The BTB is a small highly associative structure. It performs two functions. First it tells you which instructions are and are not branches. If the current program counter (PC) is in the BTB then the instruction pointed to by the PC is a branch, and the BTB will tell us the target of that branch and the branch predictor will give us a guess about whether the branch is taken or not taken.

If the current program counter in not in the BTB then either (a) the current instruction is not a branch or (b) we have never seen this instruction before (and don't know whether or not it is a branch, but we'll assume it is not or (c) the current instruction is a branch, but we've never seen the branch taken, so we've never put it in the BTB.

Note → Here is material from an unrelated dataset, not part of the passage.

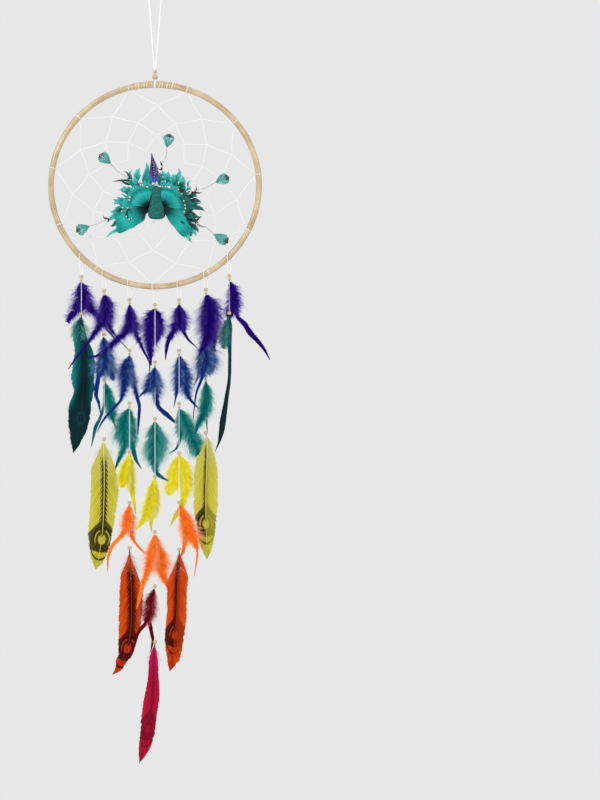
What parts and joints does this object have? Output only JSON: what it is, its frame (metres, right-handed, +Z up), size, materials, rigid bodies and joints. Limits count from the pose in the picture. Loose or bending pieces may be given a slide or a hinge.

This last function (branches that are never taken are never put in the BTB) makes the BTB actually a very effective branch predictor. Branches that have never been taken are unlikely to be taken in the future, and the BTB predicts this correctly. Branches that have been taken at least once in the recent pass are slightly more likely than not to be taken in the future, and the BTB reflects this as well.

The BTB effect was rarely taken into account in academic branch predictor research done at the end of the 1990s (nor is it taken into account in the statistics in most textbooks). For most programs on most architectures the BTB actually filters out a significant number of branches (on the order of 25%) because they are never taken or rarely taken. For those 25% of branches you essentially get a 99% accurate branch prediction for free. The "real" branch predictor needs focus, then, only on the other 75% of branches.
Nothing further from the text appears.